Taking the Floor

John Haber
in New York City

Sam Moyer, Karla Black, and Doug Wheeler

Ann Shostrom and Fabric

Sam Moyer is being ironic when she calls a show "More Weight," right? Do not be so sure, in a candidate for the weightiest show ever to come to the Lower East Side. Moyer nearly carpets a gallery in marble—and then has the strength left to lift that carpet off the floor.

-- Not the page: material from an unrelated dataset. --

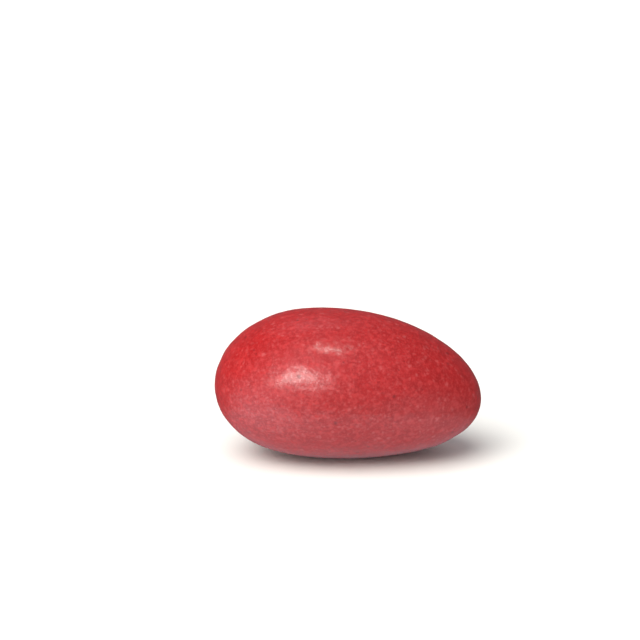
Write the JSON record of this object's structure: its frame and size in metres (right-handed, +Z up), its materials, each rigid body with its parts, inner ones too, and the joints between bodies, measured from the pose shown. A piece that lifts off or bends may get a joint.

Anyone can complain about contemporary art. Is it too cynical or too familiar, caught up in money or lacking in direction? Maybe both, but sometimes artists can still floor you. Karla Black makes her floor not of Minimalism's cinder blocks and steel, but of colored dust, and Doug Wheeler makes his of light. Sam Moyer's More Weight (Rachel Uffner gallery, 2014)Ann Shostrom and others return to fabric as carpeting and hangings, in traditions going back at once to household use and Islamic art. Can materials associated as much with craft as fine art overcome their ambitious scale and the demands of the art world?

Bearing the weight

Just four years past, Sam Moyer was an emerging artist in "Greater New York" at MoMA PS1, and her previous solo show unsettled abstraction, with wrinkled fabric and the illusion of photography. Now everything is right before one's eyes, in some of the lushest surfaces around. As floors go, blue ceramic tiling by Sarah Crowner this winter was impressive enough, but Moyer covers the largest gallery in the neighborhood. Perhaps not even art could bear more weight. One expects that boast of celebrity artists. Could it extend now past the Bowery, and what does that say about the reach of market pressures on contemporary art?

Eight paintings closely line a long opening wall, like a single work. Their absence of subject matter, apart from the application of pigment itself, contributes to the horizontal sweep. Up close, the differences are just as memorable. Two use small, rhythmic spurts like musical notation, while two others use broader strokes, like the marks of a thick brush. Elsewhere blues have the saturated light of a photographic negative. Paint on glass over painted or, as with Jodi Hays, dyed fabric adds to the play of translucency and opacity.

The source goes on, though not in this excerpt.